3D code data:

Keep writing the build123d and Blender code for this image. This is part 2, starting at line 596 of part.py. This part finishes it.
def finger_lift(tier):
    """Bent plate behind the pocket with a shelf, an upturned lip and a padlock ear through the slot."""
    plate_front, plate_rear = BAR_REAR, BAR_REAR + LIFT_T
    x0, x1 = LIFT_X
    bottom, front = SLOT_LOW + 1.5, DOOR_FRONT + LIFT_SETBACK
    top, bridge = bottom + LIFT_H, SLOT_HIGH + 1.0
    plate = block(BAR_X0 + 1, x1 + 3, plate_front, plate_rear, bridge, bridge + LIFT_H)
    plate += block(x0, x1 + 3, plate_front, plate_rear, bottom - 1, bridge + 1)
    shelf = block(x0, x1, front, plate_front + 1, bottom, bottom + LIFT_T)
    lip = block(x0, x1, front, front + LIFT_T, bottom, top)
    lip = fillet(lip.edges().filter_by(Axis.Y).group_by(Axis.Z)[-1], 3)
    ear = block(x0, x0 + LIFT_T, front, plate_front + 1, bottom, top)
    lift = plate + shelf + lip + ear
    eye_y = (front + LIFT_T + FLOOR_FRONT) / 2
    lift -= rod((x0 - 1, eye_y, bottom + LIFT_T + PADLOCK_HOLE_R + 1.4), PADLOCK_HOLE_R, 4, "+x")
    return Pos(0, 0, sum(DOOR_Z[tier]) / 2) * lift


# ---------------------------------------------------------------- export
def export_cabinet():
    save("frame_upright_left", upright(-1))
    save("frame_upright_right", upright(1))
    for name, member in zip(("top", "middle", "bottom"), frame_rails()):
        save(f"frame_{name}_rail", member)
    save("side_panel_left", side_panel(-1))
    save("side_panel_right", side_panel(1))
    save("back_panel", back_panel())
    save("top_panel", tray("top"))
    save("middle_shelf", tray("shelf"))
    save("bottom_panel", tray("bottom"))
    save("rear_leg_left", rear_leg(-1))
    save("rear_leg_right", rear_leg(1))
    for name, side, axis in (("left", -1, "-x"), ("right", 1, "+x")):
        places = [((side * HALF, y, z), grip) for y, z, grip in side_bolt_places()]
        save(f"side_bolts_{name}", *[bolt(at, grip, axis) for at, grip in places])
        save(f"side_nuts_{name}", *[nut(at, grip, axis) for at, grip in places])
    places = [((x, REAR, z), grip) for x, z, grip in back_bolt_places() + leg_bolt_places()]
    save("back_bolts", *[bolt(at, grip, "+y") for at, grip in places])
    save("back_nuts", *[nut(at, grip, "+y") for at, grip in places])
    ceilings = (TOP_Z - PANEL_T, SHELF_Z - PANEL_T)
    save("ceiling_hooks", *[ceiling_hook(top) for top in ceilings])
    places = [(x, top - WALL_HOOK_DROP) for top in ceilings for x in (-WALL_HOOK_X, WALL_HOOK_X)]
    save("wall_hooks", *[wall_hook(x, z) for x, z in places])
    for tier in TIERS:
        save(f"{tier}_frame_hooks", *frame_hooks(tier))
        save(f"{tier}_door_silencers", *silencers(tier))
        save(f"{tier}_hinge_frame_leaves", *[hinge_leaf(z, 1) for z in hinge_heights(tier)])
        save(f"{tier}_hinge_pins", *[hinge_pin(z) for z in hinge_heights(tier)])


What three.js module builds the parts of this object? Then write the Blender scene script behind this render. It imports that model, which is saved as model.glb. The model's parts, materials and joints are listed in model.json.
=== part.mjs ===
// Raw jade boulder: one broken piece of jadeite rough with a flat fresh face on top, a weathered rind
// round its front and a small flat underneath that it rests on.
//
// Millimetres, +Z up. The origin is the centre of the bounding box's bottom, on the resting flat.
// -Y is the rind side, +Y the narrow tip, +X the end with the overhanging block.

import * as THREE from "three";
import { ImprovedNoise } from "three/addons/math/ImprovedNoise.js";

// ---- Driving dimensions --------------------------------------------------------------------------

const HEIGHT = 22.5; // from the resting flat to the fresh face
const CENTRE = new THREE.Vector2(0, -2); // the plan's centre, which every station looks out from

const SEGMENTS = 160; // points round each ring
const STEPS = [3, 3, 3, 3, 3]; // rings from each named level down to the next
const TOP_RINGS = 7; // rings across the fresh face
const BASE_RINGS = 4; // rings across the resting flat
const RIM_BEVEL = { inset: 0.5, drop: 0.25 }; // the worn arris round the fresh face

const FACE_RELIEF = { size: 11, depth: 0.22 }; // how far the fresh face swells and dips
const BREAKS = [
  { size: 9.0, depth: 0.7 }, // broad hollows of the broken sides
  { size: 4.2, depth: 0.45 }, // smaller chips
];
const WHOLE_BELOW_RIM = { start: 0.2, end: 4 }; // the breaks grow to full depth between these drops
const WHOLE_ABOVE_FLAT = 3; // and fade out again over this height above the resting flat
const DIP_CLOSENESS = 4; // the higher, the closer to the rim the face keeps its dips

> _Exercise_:
Each line above must be reproduced exactly as it stands.

> _Exercise response_:
Keep writing the build123d and Blender code for this image. This is part 2, starting at line 596 of part.py. This part finishes it.
def finger_lift(tier):
    """Bent plate behind the pocket with a shelf, an upturned lip and a padlock ear through the slot."""
    plate_front, plate_rear = BAR_REAR, BAR_REAR + LIFT_T
    x0, x1 = LIFT_X
    bottom, front = SLOT_LOW + 1.5, DOOR_FRONT + LIFT_SETBACK
    top, bridge = bottom + LIFT_H, SLOT_HIGH + 1.0
    plate = block(BAR_X0 + 1, x1 + 3, plate_front, plate_rear, bridge, bridge + LIFT_H)
    plate += block(x0, x1 + 3, plate_front, plate_rear, bottom - 1, bridge + 1)
    shelf = block(x0, x1, front, plate_front + 1, bottom, bottom + LIFT_T)
    lip = block(x0, x1, front, front + LIFT_T, bottom, top)
    lip = fillet(lip.edges().filter_by(Axis.Y).group_by(Axis.Z)[-1], 3)
    ear = block(x0, x0 + LIFT_T, front, plate_front + 1, bottom, top)
    lift = plate + shelf + lip + ear
    eye_y = (front + LIFT_T + FLOOR_FRONT) / 2
    lift -= rod((x0 - 1, eye_y, bottom + LIFT_T + PADLOCK_HOLE_R + 1.4), PADLOCK_HOLE_R, 4, "+x")
    return Pos(0, 0, sum(DOOR_Z[tier]) / 2) * lift


# ---------------------------------------------------------------- export
def export_cabinet():
    save("frame_upright_left", upright(-1))
    save("frame_upright_right", upright(1))
    for name, member in zip(("top", "middle", "bottom"), frame_rails()):
        save(f"frame_{name}_rail", member)
    save("side_panel_left", side_panel(-1))
    save("side_panel_right", side_panel(1))
    save("back_panel", back_panel())
    save("top_panel", tray("top"))
    save("middle_shelf", tray("shelf"))
    save("bottom_panel", tray("bottom"))
    save("rear_leg_left", rear_leg(-1))
    save("rear_leg_right", rear_leg(1))
    for name, side, axis in (("left", -1, "-x"), ("right", 1, "+x")):
        places = [((side * HALF, y, z), grip) for y, z, grip in side_bolt_places()]
        save(f"side_bolts_{name}", *[bolt(at, grip, axis) for at, grip in places])
        save(f"side_nuts_{name}", *[nut(at, grip, axis) for at, grip in places])
    places = [((x, REAR, z), grip) for x, z, grip in back_bolt_places() + leg_bolt_places()]
    save("back_bolts", *[bolt(at, grip, "+y") for at, grip in places])
    save("back_nuts", *[nut(at, grip, "+y") for at, grip in places])
    ceilings = (TOP_Z - PANEL_T, SHELF_Z - PANEL_T)
    save("ceiling_hooks", *[ceiling_hook(top) for top in ceilings])
    places = [(x, top - WALL_HOOK_DROP) for top in ceilings for x in (-WALL_HOOK_X, WALL_HOOK_X)]
    save("wall_hooks", *[wall_hook(x, z) for x, z in places])
    for tier in TIERS:
        save(f"{tier}_frame_hooks", *frame_hooks(tier))
        save(f"{tier}_door_silencers", *silencers(tier))
        save(f"{tier}_hinge_frame_leaves", *[hinge_leaf(z, 1) for z in hinge_heights(tier)])
        save(f"{tier}_hinge_pins", *[hinge_pin(z) for z in hinge_heights(tier)])


What three.js module builds the parts of this object? Then write the Blender scene script behind this render. It imports that model, which is saved as model.glb. The model's parts, materials and joints are listed in model.json.
=== part.mjs ===
// Raw jade boulder: one broken piece of jadeite rough with a flat fresh face on top, a weathered rind
// round its front and a small flat underneath that it rests on.
//
// Millimetres, +Z up. The origin is the centre of the bounding box's bottom, on the resting flat.
// -Y is the rind side, +Y the narrow tip, +X the end with the overhanging block.

import * as THREE from "three";
import { ImprovedNoise } from "three/addons/math/ImprovedNoise.js";

// ---- Driving dimensions --------------------------------------------------------------------------

const HEIGHT = 22.5; // from the resting flat to the fresh face
const CENTRE = new THREE.Vector2(0, -2); // the plan's centre, which every station looks out from

const SEGMENTS = 160; // points round each ring
const STEPS = [3, 3, 3, 3, 3]; // rings from each named level down to the next
const TOP_RINGS = 7; // rings across the fresh face
const BASE_RINGS = 4; // rings across the resting flat
const RIM_BEVEL = { inset: 0.5, drop: 0.25 }; // the worn arris round the fresh face

const FACE_RELIEF = { size: 11, depth: 0.22 }; // how far the fresh face swells and dips
const BREAKS = [
  { size: 9.0, depth: 0.7 }, // broad hollows of the broken sides
  { size: 4.2, depth: 0.45 }, // smaller chips
];
const WHOLE_BELOW_RIM = { start: 0.2, end: 4 }; // the breaks grow to full depth between these drops
const WHOLE_ABOVE_FLAT = 3; // and fade out again over this height above the resting flat
const DIP_CLOSENESS = 4; // the higher, the closer to the rim the face keeps its dips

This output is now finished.